Reaction to the EWG conservation cuts report has some in Congress claiming that increases in food prices have forced them to cut conservation programs in favor of nutrition programs with strained budgets. Yet the $5 billion per year in automatic “fixed-direct” taxpayer funded subsidies to wealthy farm operations at times of record crop prices and record farm incomes are off the table for cuts.

“EWG has a long history of steadfast support of domestic nutrition programs. Congress should have added the disclaimer ‘unless we can afford it’ to their promised increases in conservation and nutrition funding that greased the wheels for the bloated farm bill’s passage,” said Craig Cox, EWG Midwest Vice President and author of both reports.

“Congressional leadership has the power to keep the promises they made to increase conservation and nutrition funding,” Cox concluded.

Click here for the state-by-state analysis.

September 10, 2008

The Whiskey Burns

Dan Owens may have stopped writing at the Blog for Rural Affairs, but his new effort, Whiskey Burn, maintains his insightful and often incendiary thoughts on agriculture policy. This post on pending conservation cuts is a must read for anyone concerned about the bait and switch tactics Congress has employed with conservation funding in favor of billions in unfettered dollars to commodity programs.

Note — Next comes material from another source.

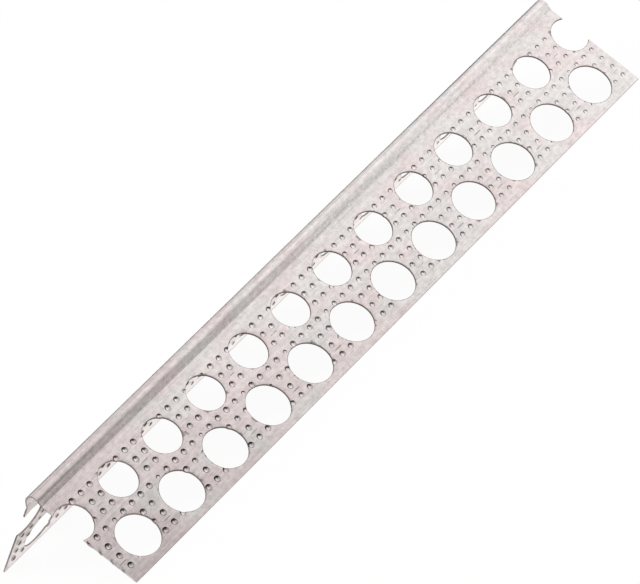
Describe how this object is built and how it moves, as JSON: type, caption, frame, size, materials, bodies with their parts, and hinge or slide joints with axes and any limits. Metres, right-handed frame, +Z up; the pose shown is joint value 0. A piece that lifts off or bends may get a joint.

If we saw even the slightest hint of cutting farm program payments, the vaunted commodity machine would swing into action. There would be no end of press releases, news stories, DC visits, and other strategies mobilized to defeat any potential cut. (Not only that, but anytime the temperature gets above 90 or it doesn’t rain for more than 10 days straight, that machine cranks up, demanding “disaster” assistance. Sometimes I think they do it just to keep the “machine” well oiled. More likely, they’re just laying the groundwork for future greed). Yet time and again, conservation (and other things we care about) get the shaft, and no more than a peep or two is heard from the sustainable agriculture community. What’s going on?

Read the whole post here.

And it should be noted that Brian Depew and CFRA newcomer Steph Larsen are ably filling the void left by Dan's absence.

September 9, 2008

Report Release: Congress Poised to Cut Conservation Funds That Aided Farm Bill's Passage

From today's EWG report release:

More Than 40,000 Farmers Denied Funds to Reduce Pollution From Their Farms

WASHINGTON - September 9, 2008. Behind the thin green gloss Congressional leaders spread across the subsidy-laden 2008 farm bill, the Democratic Congress is now hacking away at pledges to expand conservation and other environmental programs.

Data analyzed by the Environmental Working Group show that Congress is trying to roll back funding increases in critical conservation and environmental programs, funding pledged in the farm law passed just weeks ago.

Today, Craig Cox, EWG Midwest Vice-President, released the report: Congress Poised to Cut Conservation Funds that Aided Farm Bill's Passage, from EWG's new Midwest office in Ames, IA.

When the farm bill became law on June 18, House Speaker Nancy Pelosi boasted that it would represent "historic new investments" in programs to protect water quality and wildlife. Those investments helped mute the opposition of many in Congress and some interest groups, who objected to the bill's continuation of hefty subsidies to large, wealthy farm operators now earning record incomes in the ongoing commodity boom.

But within weeks of the farm bill's passage, the Senate appropriations committee sent to the Senate floor a spending bill (S.3289) that would slash conservation measures by $331 million in fiscal year 2009.

Commodity subsidies that provide billions to the richest farmers each year remained untouched.

For every $10,000 in crop subsidies Congress sends to the most heavily polluting counties in the Corn Belt, just one dollar is spent on conservation. In the 124 counties that cause 40% of spring nitrate fertilizer pollution, the ratio between subsidies and conservation spending is 500 to one.

"With cuts like this year after year, it's no wonder that agriculture is the number one source of water pollution in the nation. Democrats in Congress are using bait and switch tactics with conservation funding. This practice mirrors a longstanding Republican tradition of broken promises where pledges to increase money for environmental programs are followed by systematic and dramatic cuts that have left conservation programs billions short over the past decade," said Craig Cox, EWG Midwest Vice-President.